Much has been made of the scouting network that has bought so many players to the club from further down the pyramid. While Mackail-Smith is the most successful example, there have been plenty of others as well. It is the stuff of legend that Paul Benson was playing park football before he arrived (well, not quite, as it was the Essex Intermediate League), but Sam Saunders (now at Brentford) and Danny Green have all progressed, as have plenty of others.
However, things do change. According to the pieces that have appeared online this week, the chance to lead Luton not only back into the football league, but beyond League One is the reason why Still has felt the need to leave, raising the spectacle of a possible meeting at some point in the future. We all know about the limitations regarding the Daggers, and while it is great to see someone with ambition still having that drive to succeed, it’s a pity that it couldn’t be with us.
The main concern for the summer though, is who are we going to get that will work with such a limited budget? I am not for one minute advocating that we spend what we don’t have, as that will destroy the club, but it’s going to take some extraordinary convincing to get a new manager here that will be able to keep the club in the football league, as well as persuading them to do it with next to nothing to spend on new players.
Whatever way you look at it though, nine years is a long time to be in charge of a club, and now that his departure has been confirmed, it brings to an end the fourth longest reign in either the premier or football league.
Now we have to move on. Like in life, things happen that you have to deal with and get on with. While losing a successful manager is not great, the club have appointed Wayne Burnett to take charge for the rest of the season, which may mean that he has to stop getting involved with the pre-match warm up with the substitutes.

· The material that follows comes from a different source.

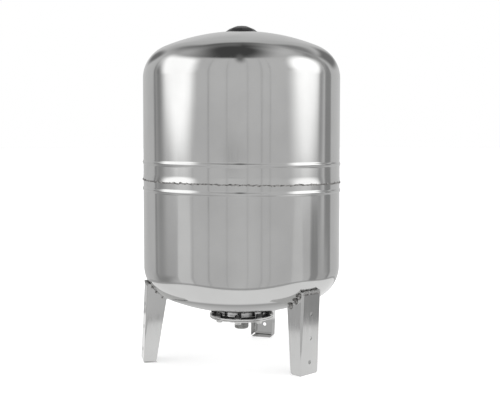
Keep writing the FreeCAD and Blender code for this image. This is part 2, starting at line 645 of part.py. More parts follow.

The appointment of a new manager should (hopefully) be the main pre-occupying thought of the club’s board for the next few months. Of a more pressing nature though, results recently haven’t been great. My last Daggers game was a whole three weeks ago, against Cheltenham. Since then defeats at Gillingham, and then at home to AFC Wimbledon have dented the confidence somewhat. Then the manager departs, and within twenty four hours, we have a trip to Bradford City.
Results the night before the trip to the League Cup finalists meant that the gap between us and the bottom two has narrowed to five points. Neither Bradford, nor ourselves went into the game with great form in the League and a draw was certainly a good result for us. A missed penalty in the second half didn’t cost us in the end, although Abu Ogogo hacking the ball of the line for us towards the end meant that we maintained a decent record at Valley Parade.
Saturday 2nd March 2013, Dagenham & Redbridge v Chesterfield, Victoria Road
With a new managerial appointment comes new ideas, and as we walk round to our usual spot in the covered terrace, we see the defence being coached separately from the rest of the players, all of whom are involved in their respective warm ups. There have been times in the past when it has looked like those starting the game are just seeing how far across the pitch they can lump the ball, but today appears to be different. It’s a good different though, and it will be interesting to see how long it lasts.
Both Burnett and Darren Currie (promoted along with Warren Hackett to first team coaches) have been named as substitutes for our one and only Essex Senior Cup tie this season, but it is Hackett and Currie who are leading the pre-match routines on the pitch; perhaps Wayne has been told to leave well alone in the last hour or so before the game.
With attendances dropping, the crowd about ten minutes before kick off is small, and we murmur that the crowd could be less than a thousand, although it does pick up, and there will eventually be about sixteen hundred or so inside Victoria Road.
If the draw had started Burnett’s tenure in charge on a positive note, then this game was a big let down. An own goal by Abu Ogogo, (providing the chance for those who put the goal scorers on your television screens to type “Ogogo o.g.”) after nineteen minutes proved to be the only goal of what was a faintly disappointing game. With apparently no communication amongst the back line following a cross from the right wing, the ball looked like it hit a turning Ogogo on the shoulder and looped into the top corner of the net. After a bright opening twenty minutes from the home team, it put us out of our stride for a while.
There were bright spots for the Daggers, the main one being that we actually got the ball on the ground and played. While the long ball was always an option, it wasn’t the primary one, and that was great to see. Many of us have got used over the years of seeing the ball disappear from view once it goes more than twenty foot in the air (thanks to the low roof on the terrace), so it was great to see the team try to keep possession, instead of a lump upfield.
If we are to play this new way, then we will certainly need players that are going to anticipate where the ball is going to end up, as the runners from midfield weren’t exactly numerous. However, that will come with time, and with a week before the next game (at Rotherham), they will have more time to come acquainted with the new style.
There were chances for the Daggers today, but while Tommy Lee in the Chesterfield goal made a couple of good stops, notably from Ben Strevens and Jake Reed, he could do nothing about an injury time header from Luke Wilkinson, which annoyingly for us (and that’s being polite) bounced off the top of the crossbar and out for a goal kick. With no time to take this, the game was over, and we left the ground in almost the same silence as there had been throughout the game, save for the warm applause that the team got as they started their warm down as we left the ground.
There were times during the game where we could hear the players shouting, which in itself is not good. While the atmosphere at Victoria Road can be as good as any, there are times when it is ridiculously quiet, and today was certainly one of those. Perhaps it was the shock of seeing us passing the ball (or at least trying to) that did it.
Many will be eager that Wayne Burnett will be given a chance to prove himself that he is the right person to be the next manager. He will need to learn quickly, as the gap towards the bottom teams has narrowed again today, and as we go into the last ten games of the season, we are now only six points ahead of the teams occupying the bottom two positions. We may have hung onto fifteenth place after today, but with the teams below us starting to pick up points, this may not be the (relatively) care free run in to the end of the season we were all hoping for.